En tanto, hay quienes como Horacio González hablan, escriben y piensan sin pedir permiso. Y miles tan agradecidos de que ello ocurra.

 

Córdoba, 26 de septiembre de 2019

*Doctor en filosofía por la Universidad Nacional de Córdoba y doctor en ciencias de la cultura (Scuola di Alti Studi Fondazione Collegio San Carlo di Modena, Italia), es investigador del Conicet y profesor de filosofía política en la Universidad Nacional de Córdoba.

3 Comments

  1. Nora MerlinGracias dice:

    Gracias Diego, aqui una de las agradecidas q haya gente con Horacio q se anima q hablar sin pedir permiso. Esa libertad hay q ganarla y aprenderla

  2. Manuel dice:

    Muy interesante la nota y mucha tela por cortar, en especial, sobre aquellos que mal utilizan la palabra, el discurso artero. Claro, que si queremos ser una Sociedad mejor, mas evolucionada debemos terminar con la impunidad linguistica, la agresión fácil y solapada y evidenciar, así como la hace Diego. Habermas y su teoría de la comunicación expone y denuncia, las malas practicas del uso del lenguaje, en pretensiones de comunicación y nos dice, diferencia los «actos del habla» la verdadera comunicación, de las estrategias. Muy valorable la argumentación, tambien el uso en la comunicación de la metáfora, cuanto más pertinente mejor y además, como externalidad positiva, es nutritiva, enseña….

  3. Gurisa dice:

    Coincido con lo argumentado, los límites del régimen de lo visible y decible en la Argentina de los últimos meses han sido pretorianamente.
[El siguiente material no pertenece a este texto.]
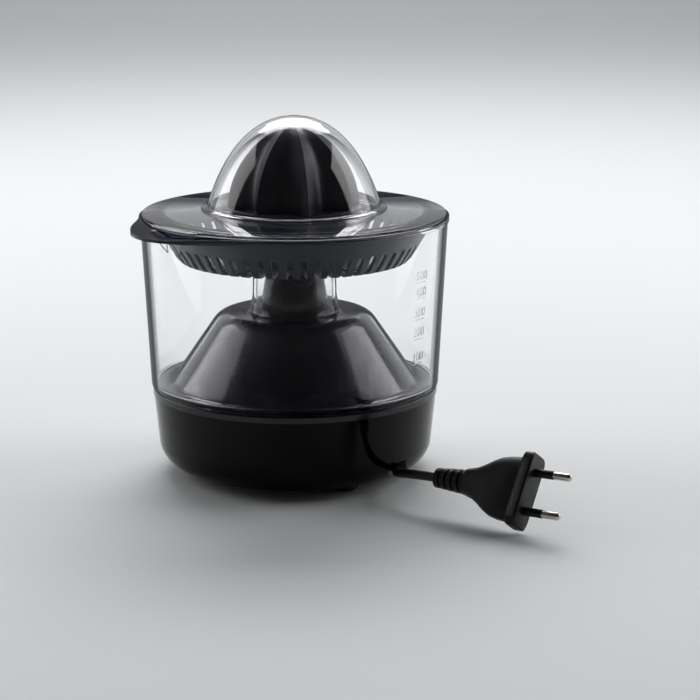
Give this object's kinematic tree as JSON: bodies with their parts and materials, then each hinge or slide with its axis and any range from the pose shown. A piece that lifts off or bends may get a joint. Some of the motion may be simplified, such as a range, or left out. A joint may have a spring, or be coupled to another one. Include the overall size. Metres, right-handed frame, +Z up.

La necesidad de Axel Kiciloff de salir a aclarar que él no era marxista es otro ejemplo, o la elocuente frase de la columna de hoy en La Nación del juez Rosenkrantz y su «discurso competente»: «(Alfonsín) identificó el imperativo de su época: terminar con la violencia política en la Argentina. Lo convirtió en una bandera de lucha que propios y ajenos pudieron compartir, al punto de que hoy casi todos consideramos un sacrilegio antipatriota la reivindicación de dicha violencia». La narrativa de la nación no da lugar a la disputa por el sentido de la violencia del Estado.